Not at all. I didn't see mention of any case swapping. Maybe I read the thread too quickly. I had a speed-reading accident recently--I hit a bookmark--and I miss some things now and then.

If you're swapping a case with them, I would think they're they're not total strangers.

Then again, maybe the term "stranger" means different things in your part of the world than in mine.

I was thinking along the line that if it was really bad, you wouldn't want to give it to anyone you knew well and if you wanted to get rid of it but not waste it, you might give it to people you didn't know. Or people you don't like very well, perhaps. :rolleyes:

It probably will be OK, even if it's cloudy.
 
They're strangers as in I haven't met them. After the swap we will all be chums.

Yes I was brewing this for the vic xmas case swap.
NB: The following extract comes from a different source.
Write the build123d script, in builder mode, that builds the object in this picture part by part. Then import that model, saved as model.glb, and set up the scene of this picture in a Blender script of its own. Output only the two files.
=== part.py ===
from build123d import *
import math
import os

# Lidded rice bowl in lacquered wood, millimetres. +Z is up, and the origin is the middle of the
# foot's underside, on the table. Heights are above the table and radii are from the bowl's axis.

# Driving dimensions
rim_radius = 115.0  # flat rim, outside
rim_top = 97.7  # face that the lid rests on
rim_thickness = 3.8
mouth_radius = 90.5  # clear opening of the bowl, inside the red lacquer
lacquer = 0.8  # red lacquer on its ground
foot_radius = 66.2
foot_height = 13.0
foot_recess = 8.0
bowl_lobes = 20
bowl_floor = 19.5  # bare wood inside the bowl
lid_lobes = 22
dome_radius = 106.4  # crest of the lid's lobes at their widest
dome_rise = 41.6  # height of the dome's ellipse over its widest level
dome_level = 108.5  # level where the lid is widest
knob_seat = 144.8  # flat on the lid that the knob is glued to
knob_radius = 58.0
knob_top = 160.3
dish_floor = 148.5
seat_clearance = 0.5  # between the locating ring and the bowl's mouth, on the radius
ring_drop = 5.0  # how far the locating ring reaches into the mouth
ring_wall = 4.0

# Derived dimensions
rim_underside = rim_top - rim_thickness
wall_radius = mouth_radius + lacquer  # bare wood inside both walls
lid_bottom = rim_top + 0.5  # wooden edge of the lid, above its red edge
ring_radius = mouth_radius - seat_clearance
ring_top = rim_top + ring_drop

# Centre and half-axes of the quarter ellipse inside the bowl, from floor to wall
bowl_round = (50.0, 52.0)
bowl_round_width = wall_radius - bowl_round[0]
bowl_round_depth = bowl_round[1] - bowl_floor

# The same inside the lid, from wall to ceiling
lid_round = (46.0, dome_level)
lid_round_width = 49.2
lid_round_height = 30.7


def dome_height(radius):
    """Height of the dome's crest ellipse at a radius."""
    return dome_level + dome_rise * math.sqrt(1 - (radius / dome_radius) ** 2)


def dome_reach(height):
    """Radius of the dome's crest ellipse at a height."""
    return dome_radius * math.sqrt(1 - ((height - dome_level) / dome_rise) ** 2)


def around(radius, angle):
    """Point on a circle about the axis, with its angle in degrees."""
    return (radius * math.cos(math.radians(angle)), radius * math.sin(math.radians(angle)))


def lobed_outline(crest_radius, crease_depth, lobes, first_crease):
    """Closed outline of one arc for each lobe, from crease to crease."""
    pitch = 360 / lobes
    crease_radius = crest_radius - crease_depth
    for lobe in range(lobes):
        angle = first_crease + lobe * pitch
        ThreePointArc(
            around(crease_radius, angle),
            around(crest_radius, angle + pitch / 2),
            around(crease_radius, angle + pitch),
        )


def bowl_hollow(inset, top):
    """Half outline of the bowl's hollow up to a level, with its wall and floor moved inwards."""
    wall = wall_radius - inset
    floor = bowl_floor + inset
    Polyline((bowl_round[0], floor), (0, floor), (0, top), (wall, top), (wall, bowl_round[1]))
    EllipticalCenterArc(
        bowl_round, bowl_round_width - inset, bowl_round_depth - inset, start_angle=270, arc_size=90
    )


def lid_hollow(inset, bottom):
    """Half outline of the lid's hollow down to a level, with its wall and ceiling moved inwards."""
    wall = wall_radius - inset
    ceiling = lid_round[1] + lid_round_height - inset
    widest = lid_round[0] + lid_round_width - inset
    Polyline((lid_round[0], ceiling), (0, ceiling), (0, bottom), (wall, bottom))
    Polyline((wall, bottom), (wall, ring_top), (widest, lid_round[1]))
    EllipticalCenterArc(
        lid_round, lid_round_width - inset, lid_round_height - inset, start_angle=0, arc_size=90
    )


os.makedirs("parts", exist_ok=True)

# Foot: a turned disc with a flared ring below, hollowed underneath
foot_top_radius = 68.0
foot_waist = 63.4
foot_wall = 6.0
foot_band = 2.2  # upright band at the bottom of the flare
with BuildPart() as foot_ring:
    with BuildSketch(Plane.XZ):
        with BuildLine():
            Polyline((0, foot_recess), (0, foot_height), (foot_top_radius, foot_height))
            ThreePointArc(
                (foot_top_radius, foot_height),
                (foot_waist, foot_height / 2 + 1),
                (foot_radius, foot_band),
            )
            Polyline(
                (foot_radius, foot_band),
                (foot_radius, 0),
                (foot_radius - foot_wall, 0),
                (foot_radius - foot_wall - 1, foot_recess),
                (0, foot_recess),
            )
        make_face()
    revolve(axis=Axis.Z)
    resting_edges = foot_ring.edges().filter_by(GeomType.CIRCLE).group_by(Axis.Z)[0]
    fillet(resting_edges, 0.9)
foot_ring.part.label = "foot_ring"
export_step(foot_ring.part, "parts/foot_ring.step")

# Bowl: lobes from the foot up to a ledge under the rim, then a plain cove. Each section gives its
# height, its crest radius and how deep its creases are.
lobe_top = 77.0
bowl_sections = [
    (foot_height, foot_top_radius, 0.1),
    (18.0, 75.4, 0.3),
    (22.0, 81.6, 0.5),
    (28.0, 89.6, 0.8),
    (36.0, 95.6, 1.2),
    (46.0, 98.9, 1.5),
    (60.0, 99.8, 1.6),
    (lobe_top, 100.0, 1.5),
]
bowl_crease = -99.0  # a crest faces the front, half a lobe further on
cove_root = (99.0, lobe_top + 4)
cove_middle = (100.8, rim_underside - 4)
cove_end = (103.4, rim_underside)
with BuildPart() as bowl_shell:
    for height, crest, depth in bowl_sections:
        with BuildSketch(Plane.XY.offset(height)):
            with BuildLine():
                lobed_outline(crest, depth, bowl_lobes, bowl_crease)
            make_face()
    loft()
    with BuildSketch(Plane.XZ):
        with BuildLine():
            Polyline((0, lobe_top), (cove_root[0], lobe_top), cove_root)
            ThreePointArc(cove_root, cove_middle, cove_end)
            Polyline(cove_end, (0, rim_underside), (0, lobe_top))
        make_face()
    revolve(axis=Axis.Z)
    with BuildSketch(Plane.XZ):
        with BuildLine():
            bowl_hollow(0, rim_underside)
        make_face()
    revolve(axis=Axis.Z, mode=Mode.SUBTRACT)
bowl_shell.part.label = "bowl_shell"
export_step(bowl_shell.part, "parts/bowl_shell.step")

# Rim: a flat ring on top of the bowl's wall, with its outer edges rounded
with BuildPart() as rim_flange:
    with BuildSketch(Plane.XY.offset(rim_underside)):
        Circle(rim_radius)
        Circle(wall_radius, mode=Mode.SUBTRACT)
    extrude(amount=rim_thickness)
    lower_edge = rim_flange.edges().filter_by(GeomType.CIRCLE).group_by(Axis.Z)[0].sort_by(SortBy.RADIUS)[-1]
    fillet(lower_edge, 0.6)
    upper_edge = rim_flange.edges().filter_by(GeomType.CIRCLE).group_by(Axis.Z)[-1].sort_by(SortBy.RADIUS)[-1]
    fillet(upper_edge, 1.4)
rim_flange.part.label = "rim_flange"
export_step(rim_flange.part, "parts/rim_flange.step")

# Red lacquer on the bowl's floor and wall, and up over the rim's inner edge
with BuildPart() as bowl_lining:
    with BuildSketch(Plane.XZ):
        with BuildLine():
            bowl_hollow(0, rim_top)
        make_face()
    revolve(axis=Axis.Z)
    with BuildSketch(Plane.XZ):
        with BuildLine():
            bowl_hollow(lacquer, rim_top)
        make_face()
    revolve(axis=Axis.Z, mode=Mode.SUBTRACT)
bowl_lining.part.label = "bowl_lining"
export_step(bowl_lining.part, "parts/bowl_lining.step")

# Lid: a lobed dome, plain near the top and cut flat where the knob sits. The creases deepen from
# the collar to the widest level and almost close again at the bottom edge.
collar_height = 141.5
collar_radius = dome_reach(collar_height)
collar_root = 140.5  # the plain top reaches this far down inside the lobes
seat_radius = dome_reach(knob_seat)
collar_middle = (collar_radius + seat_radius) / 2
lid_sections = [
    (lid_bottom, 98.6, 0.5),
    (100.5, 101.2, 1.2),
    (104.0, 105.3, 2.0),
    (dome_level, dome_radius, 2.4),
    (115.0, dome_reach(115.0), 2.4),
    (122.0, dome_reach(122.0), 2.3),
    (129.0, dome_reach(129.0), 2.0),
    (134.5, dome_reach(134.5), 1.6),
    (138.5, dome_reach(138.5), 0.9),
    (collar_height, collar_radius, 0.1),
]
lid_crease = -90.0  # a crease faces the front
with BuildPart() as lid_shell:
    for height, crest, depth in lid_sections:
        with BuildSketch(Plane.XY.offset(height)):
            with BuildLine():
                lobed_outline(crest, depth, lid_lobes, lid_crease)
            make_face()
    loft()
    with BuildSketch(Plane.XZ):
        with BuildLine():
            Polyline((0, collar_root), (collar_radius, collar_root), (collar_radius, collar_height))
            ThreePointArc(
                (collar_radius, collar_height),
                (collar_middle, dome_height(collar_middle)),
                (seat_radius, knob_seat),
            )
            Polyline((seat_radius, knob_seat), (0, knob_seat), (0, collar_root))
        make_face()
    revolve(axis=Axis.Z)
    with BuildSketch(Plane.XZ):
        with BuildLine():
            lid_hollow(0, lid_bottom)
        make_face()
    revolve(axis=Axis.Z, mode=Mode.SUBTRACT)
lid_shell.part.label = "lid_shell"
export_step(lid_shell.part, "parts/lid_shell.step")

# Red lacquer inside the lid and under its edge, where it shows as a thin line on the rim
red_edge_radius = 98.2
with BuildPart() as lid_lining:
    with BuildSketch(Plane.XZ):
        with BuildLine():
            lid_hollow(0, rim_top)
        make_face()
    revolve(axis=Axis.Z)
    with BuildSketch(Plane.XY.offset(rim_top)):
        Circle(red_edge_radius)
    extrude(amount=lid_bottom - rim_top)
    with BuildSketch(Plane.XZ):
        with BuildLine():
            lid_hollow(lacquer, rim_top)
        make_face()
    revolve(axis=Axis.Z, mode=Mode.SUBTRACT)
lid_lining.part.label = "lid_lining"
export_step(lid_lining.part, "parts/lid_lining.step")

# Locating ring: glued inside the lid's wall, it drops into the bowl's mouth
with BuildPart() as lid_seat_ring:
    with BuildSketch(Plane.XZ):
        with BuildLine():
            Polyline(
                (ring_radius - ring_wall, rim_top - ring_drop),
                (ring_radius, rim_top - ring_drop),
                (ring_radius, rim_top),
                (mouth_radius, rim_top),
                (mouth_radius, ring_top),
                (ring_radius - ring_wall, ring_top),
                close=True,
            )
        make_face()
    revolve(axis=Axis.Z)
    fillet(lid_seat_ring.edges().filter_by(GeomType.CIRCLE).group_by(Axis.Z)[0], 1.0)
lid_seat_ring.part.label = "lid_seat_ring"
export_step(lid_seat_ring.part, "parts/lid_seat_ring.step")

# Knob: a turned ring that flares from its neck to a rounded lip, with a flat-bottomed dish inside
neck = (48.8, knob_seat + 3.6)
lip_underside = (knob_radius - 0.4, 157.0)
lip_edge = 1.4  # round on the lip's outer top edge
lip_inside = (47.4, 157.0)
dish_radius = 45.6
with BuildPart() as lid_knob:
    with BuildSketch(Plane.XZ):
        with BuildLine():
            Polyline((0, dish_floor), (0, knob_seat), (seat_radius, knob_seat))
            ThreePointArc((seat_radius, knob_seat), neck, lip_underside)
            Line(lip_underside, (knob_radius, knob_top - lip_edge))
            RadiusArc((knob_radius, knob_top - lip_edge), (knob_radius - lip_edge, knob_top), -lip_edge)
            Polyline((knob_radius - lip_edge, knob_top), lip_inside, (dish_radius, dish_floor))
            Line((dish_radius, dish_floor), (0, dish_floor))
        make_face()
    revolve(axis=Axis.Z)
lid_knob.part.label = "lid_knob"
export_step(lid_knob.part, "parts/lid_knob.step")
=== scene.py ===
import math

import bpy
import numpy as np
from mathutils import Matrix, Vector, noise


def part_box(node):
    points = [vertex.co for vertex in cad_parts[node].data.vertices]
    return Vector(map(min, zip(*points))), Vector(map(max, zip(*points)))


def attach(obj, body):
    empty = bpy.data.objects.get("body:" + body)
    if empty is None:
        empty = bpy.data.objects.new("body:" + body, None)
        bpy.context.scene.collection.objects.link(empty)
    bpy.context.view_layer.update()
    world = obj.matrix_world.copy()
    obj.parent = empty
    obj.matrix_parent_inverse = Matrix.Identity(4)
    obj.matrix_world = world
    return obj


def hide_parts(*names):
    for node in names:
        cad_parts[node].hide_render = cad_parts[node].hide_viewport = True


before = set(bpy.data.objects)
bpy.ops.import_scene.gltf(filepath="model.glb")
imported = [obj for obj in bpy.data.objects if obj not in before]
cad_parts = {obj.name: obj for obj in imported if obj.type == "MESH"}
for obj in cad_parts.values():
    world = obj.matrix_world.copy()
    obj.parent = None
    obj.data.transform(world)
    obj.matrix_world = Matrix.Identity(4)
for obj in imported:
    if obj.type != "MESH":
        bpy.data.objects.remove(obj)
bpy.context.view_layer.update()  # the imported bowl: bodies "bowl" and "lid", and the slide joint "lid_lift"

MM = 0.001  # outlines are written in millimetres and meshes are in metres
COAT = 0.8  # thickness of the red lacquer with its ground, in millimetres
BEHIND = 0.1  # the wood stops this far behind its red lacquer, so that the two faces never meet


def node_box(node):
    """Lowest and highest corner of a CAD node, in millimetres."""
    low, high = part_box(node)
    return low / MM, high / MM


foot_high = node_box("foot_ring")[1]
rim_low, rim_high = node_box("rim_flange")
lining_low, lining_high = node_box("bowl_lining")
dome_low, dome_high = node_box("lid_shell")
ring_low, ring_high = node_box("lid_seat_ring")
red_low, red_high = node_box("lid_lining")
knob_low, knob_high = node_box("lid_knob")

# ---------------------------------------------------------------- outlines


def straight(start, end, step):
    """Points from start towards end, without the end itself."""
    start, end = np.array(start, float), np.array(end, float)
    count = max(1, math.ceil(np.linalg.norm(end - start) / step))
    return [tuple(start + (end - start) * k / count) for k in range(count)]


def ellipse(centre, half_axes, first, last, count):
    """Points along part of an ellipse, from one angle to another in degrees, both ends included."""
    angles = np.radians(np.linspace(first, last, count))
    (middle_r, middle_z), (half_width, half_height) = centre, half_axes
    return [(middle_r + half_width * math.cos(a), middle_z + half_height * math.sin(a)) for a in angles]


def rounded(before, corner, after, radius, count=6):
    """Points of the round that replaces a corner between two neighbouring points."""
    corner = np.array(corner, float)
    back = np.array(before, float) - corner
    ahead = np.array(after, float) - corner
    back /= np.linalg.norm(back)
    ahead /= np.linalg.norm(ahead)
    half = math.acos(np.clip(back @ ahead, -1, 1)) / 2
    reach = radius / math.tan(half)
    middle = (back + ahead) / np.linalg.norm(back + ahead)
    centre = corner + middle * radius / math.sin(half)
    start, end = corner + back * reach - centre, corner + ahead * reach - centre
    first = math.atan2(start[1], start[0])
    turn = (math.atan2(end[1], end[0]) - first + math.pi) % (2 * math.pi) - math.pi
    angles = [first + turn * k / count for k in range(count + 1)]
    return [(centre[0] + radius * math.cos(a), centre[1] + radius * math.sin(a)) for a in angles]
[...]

Those bookmarks can be very, very sharp.
 
how intense was your boil and did you use whirlfloc? My first batches of beer were really murky, also due to yeast, but since using kettle finings my beers have changed for the better.
 
I had a Dr Smurto's turn out very muddy, haven't figured out what caused it, i do know i forgot the irish moss and gelatin, otherwise i followed the same recipe as usual. I'm not a crash chiller and i suppose protein haze is a possibility.

It was a BIAB no chill...yes i know ... the antichrist....

It i leave them in the fridge for a few weeks they clear a little and i can get a reasonable first glass, but i did notice that when i crack the bottle the carbonation starts to stir the bottle up immediately. The 2nd glass is thick and looks really muddy.
Flavor is fine although it does feel "thick" in the mouth (like a milkshake).

Anyhow it doesn't worry me as i'm the only one drinking it and it tastes good but would like to avoid it in the future.
 
how intense was your boil and did you use whirlfloc? My first batches of beer were really murky, also due to yeast, but since using kettle finings my beers have changed for the better.

My boils are pretty intense when I use my woodfired burner. Inside they're a bit less. I think this one was woodfired.

Usually I use whirlfloc - I did run out for a couple of brews recently but from memory it was included with this. So far I think starch haze has cme the closest to describing what I have.

Can that be cleared by lagering in the bottle?
 
It was a BIAB no chill...yes i know ... the antichrist....

I know you're taking the piss but anyone who thinks that needs a sharp knock on the head. You take grains and brew beer and use lateral thinking to make it happen according to your own time schedule. I'm pretty new to grain brewing but I never understood slamming other people's methods unless there's a genuine basis for why it won't work.

Obviously I'm referring to the naysayers rather than yourself.